#### Directions for this task:
Return all lines below containing the word "into".

#### Provided data:

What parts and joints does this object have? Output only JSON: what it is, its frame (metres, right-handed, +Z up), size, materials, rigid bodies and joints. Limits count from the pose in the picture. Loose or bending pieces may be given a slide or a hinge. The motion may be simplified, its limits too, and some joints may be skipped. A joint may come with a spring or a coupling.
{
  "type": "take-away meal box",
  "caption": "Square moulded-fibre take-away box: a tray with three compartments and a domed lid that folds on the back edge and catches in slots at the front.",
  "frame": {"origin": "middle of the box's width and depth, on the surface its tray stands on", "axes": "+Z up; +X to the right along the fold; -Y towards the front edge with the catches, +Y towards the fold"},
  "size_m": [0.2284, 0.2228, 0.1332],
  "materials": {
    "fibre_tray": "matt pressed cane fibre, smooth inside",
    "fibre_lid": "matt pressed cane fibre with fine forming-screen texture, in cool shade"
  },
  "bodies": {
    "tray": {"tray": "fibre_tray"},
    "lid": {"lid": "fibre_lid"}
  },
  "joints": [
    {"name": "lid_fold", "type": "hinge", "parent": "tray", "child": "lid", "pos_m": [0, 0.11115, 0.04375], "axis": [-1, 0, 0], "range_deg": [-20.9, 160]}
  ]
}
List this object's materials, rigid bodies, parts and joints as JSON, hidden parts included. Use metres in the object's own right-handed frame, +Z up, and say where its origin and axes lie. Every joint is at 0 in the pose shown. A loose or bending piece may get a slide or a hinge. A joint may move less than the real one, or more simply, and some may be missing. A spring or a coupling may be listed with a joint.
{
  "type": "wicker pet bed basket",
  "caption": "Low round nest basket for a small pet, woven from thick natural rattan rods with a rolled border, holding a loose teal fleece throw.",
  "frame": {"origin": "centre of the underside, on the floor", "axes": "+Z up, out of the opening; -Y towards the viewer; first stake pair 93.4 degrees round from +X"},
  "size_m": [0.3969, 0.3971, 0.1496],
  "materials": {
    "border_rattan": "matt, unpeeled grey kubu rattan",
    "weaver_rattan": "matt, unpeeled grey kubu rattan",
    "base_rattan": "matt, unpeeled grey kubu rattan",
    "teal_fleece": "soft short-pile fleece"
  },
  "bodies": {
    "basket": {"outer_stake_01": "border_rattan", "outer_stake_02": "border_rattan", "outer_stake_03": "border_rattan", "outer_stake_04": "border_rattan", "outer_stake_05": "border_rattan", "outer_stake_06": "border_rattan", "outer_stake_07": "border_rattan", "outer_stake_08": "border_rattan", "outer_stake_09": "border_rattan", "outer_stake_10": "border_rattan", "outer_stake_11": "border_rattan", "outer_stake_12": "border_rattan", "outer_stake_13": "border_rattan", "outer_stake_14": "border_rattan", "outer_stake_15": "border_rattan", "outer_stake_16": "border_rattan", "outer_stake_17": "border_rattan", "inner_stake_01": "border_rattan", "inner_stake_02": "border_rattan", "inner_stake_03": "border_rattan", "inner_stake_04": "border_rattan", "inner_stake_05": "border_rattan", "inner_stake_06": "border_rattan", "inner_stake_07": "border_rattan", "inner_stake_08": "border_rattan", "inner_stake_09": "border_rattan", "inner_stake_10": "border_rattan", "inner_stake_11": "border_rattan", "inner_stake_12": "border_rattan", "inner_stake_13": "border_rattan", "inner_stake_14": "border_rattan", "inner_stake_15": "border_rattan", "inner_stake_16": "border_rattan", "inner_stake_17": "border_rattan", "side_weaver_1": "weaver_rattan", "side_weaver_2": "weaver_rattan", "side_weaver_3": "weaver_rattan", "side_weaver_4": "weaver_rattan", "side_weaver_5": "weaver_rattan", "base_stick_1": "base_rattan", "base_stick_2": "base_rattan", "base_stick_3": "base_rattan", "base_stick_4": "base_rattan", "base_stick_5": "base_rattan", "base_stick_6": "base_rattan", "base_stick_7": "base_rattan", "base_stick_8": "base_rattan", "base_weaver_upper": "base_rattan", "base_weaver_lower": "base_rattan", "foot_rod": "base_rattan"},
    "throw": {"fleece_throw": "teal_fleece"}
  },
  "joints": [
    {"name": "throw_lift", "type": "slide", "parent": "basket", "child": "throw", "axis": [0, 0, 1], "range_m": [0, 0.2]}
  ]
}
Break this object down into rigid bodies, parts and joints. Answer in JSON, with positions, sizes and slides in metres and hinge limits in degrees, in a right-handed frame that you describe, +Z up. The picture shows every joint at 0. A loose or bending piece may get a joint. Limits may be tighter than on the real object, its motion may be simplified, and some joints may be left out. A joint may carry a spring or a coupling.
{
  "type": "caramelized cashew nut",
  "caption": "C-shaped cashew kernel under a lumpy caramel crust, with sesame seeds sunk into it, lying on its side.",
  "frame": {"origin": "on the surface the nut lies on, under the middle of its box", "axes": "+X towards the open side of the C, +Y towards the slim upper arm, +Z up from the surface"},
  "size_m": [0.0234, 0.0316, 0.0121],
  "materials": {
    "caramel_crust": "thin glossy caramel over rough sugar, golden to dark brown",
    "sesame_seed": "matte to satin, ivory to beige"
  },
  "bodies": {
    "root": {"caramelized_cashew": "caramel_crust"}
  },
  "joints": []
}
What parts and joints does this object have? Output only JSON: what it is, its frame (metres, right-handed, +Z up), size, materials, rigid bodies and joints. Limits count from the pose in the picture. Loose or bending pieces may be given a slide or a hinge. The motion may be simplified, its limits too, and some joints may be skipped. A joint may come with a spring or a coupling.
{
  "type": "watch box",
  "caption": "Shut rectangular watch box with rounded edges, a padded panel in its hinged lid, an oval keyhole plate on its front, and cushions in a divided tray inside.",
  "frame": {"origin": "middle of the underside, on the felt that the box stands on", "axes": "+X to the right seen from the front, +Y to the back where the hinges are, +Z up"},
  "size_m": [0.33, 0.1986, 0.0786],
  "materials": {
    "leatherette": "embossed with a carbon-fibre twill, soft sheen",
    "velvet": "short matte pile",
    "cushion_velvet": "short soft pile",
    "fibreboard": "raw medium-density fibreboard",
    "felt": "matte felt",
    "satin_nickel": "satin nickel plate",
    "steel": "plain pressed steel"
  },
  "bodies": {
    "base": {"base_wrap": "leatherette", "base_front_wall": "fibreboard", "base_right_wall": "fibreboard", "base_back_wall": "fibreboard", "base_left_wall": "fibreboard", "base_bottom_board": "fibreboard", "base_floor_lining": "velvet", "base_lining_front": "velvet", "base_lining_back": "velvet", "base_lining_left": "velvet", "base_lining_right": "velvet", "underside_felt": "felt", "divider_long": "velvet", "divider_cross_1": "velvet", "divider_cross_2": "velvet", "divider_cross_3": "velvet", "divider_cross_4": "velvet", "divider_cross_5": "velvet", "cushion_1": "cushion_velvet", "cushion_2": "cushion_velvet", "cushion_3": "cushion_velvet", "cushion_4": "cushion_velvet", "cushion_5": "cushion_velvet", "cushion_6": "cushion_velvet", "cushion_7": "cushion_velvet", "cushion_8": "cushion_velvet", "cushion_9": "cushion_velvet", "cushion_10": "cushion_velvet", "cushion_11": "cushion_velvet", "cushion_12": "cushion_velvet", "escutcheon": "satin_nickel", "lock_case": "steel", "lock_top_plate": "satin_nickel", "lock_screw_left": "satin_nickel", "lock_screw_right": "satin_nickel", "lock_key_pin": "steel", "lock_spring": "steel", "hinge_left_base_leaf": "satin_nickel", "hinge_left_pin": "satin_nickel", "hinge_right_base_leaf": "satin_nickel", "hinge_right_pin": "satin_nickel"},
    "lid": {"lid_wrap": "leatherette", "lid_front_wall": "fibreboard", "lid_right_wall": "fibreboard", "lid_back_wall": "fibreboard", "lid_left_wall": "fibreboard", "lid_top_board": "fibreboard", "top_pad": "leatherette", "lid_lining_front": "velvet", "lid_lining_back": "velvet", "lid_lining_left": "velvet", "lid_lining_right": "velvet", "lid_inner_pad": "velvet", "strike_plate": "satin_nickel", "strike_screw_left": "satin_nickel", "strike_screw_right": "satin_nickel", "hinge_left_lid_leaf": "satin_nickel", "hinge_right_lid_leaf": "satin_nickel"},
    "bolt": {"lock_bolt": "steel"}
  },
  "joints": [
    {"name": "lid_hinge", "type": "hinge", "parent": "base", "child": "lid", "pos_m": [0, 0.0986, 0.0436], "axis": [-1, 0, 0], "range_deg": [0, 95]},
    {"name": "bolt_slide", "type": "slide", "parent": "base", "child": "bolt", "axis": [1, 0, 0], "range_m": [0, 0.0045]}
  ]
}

#### Answer to this exercise:
Break this object down into rigid bodies, parts and joints. Answer in JSON, with positions, sizes and slides in metres and hinge limits in degrees, in a right-handed frame that you describe, +Z up. The picture shows every joint at 0. A loose or bending piece may get a joint. Limits may be tighter than on the real object, its motion may be simplified, and some joints may be left out. A joint may carry a spring or a coupling.
  "caption": "C-shaped cashew kernel under a lumpy caramel crust, with sesame seeds sunk into it, lying on its side.",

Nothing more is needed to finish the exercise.